A Note from the Chapter Chair

By Jim Turner, Missouri Chapter Chair

“To every thing . . . there is a season, turn, turn, turn . . .” When opportunities arise, we must turn to our work, and gain advantage! Several developments in the Sierra Club are helping Chapters to climb to a new plateau of effectiveness. The Club's Activist Network software provides a way for our activists to make direct and timely input into team web pages. That can enable some spontaneous self-organizing, and free our staff and webmaster for other work. Also, in coming weeks we expect to be setting up and using Facebook pages. And our Political Chair has been carrying out plans to maximize the Sierra Club's impact on important races in Missouri.

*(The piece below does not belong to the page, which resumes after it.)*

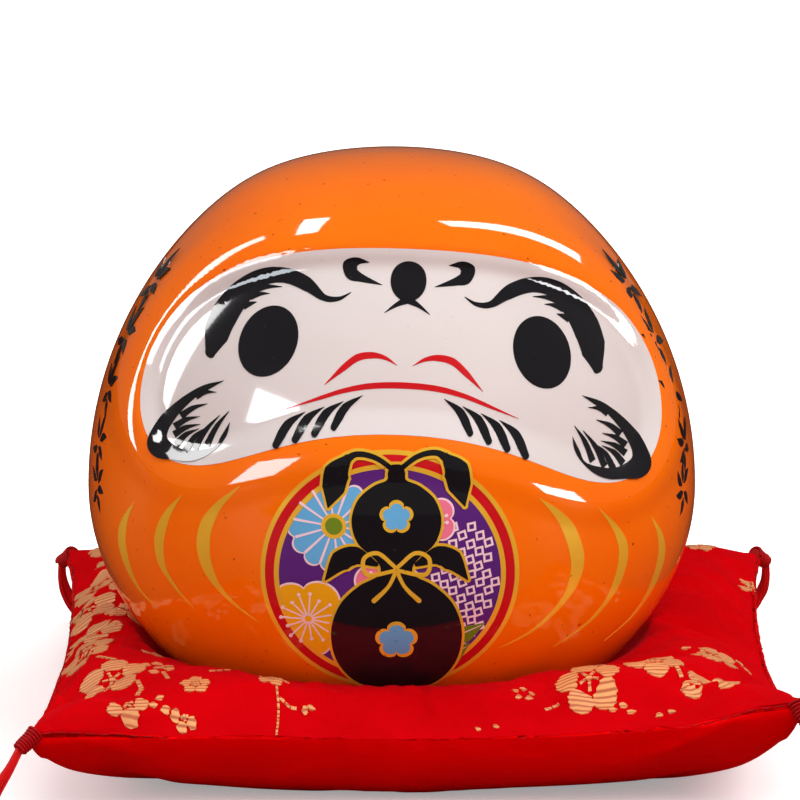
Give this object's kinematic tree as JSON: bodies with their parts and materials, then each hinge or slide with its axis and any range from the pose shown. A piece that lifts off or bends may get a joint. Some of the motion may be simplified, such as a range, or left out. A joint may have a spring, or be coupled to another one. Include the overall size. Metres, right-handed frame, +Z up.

Furthermore, during August through October, seven of our chapter leaders joined with three California Sierra Club Chapter teams in a training program; national Club staffers conduct phone conferences and internet-based homework to focus our minds on strategizing, streamlining our meetings, and using new communication tools. We're getting some great ideas from this! Also, in September I will have attended the Council of Club Leaders conference in San Francisco, which has sessions organized for us to see what other Chapters are doing and to learn from them. And in October I will attend Iowa Chapter's annual dinner, where Sierra Club's National Director Michael Brune will be the featured speaker.

Thanks in part to your increased donations to our March Appeal this year, Missouri Chapter's Executive Committee decided that funds on hand are sufficient to hire a full-time Chapter Director for a year; we expect to accomplish this in October, and it will help us to put our plans fully in motion. We hope our members and other donors will see the benefits and will want to help us again raise enough funds to renew the position beyond that year.

Back in March we foresaw a year of intense effort by some large corporations to dominate politics, to resist needed regulations, and to prolong their undeserved economic privileges. So we are working on ways to nourish and strengthen our grassroots efforts. It's like starting a morning fire in the fireplace - you can begin by pushing last night's embers together, to focus their heat on the kindling. Likewise, our better communications and an enlarged staff will enable Missouri's Sierrans to reinforce efforts of other Sierrans, so that we can influence the national culture rather than leaving it up to the corporations to mold. We see the season turning our way – if we take up our tasks!